FINRA and SEC are two financial services regulatory agencies. But their regulators, who are mostly lawyers and politicians, don’t really understand why financial planning is different than investment advice and why it should be regulated differently. Most of the financial services industry is transaction and securities oriented and fits into these agencies just fine. If you already know how to solve an investment problem, you may need a broker (FINRA) or a securities analyst (SEC) to transact or understand an investment. But most American families have a different problem. They are trying to figure out their lives and their money, not just their investments.

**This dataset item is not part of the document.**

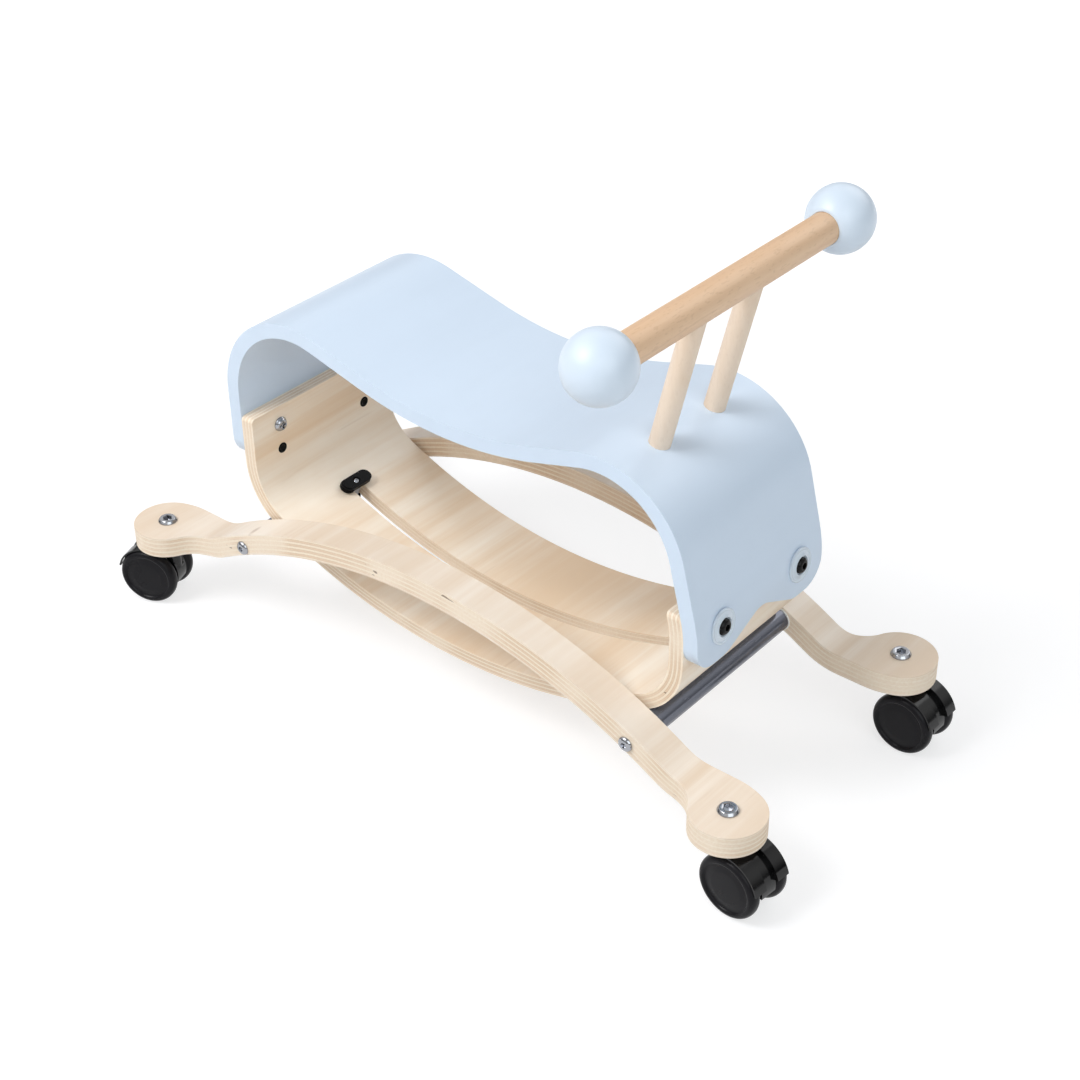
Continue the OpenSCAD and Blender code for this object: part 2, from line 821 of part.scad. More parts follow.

Most American families are not worried about buying, selling or holding. They want help with a financial problem that concerns NONE of these things? They need advice about budgeting, benefits selections, tax treatment, healthcare, debt, cashflow, inflation and perhaps even how to deal with their fear that retirement will never come? None of these problems are about buying, selling or holding; they are about planning.

This great cartoon by Shillerstrom from Investment News illustrates the point clearly. Why is this “investor” contemplating the unthinkable? Who can help him? Not the Wall Street types inside the window. They can buy and sell for him. That’s not his problem (It’s presumably too late to sell, for example). But, the guy stepping out on the ledge with him, if he’s a CFP® professional (i.e., a financial planner) can help. He knows that our poor soul’s problem is not whether to buy, sell or hold, but “how do I accomplish my family’s goals now?” His hopelessness is more likely about paying his bills and how to manage a multi-faceted family financial crisis. He needs a financial generalist to help him understand his life and money options, not a securities analyst to help him understand an investment or a broker to trade.

In brief, this is the difference between financial planning and other areas of financial services expertise. When you have a life crisis in family finances, better get a financial planner, who’ll act as a fiduciary (giving advice only for your benefit), if you can find one.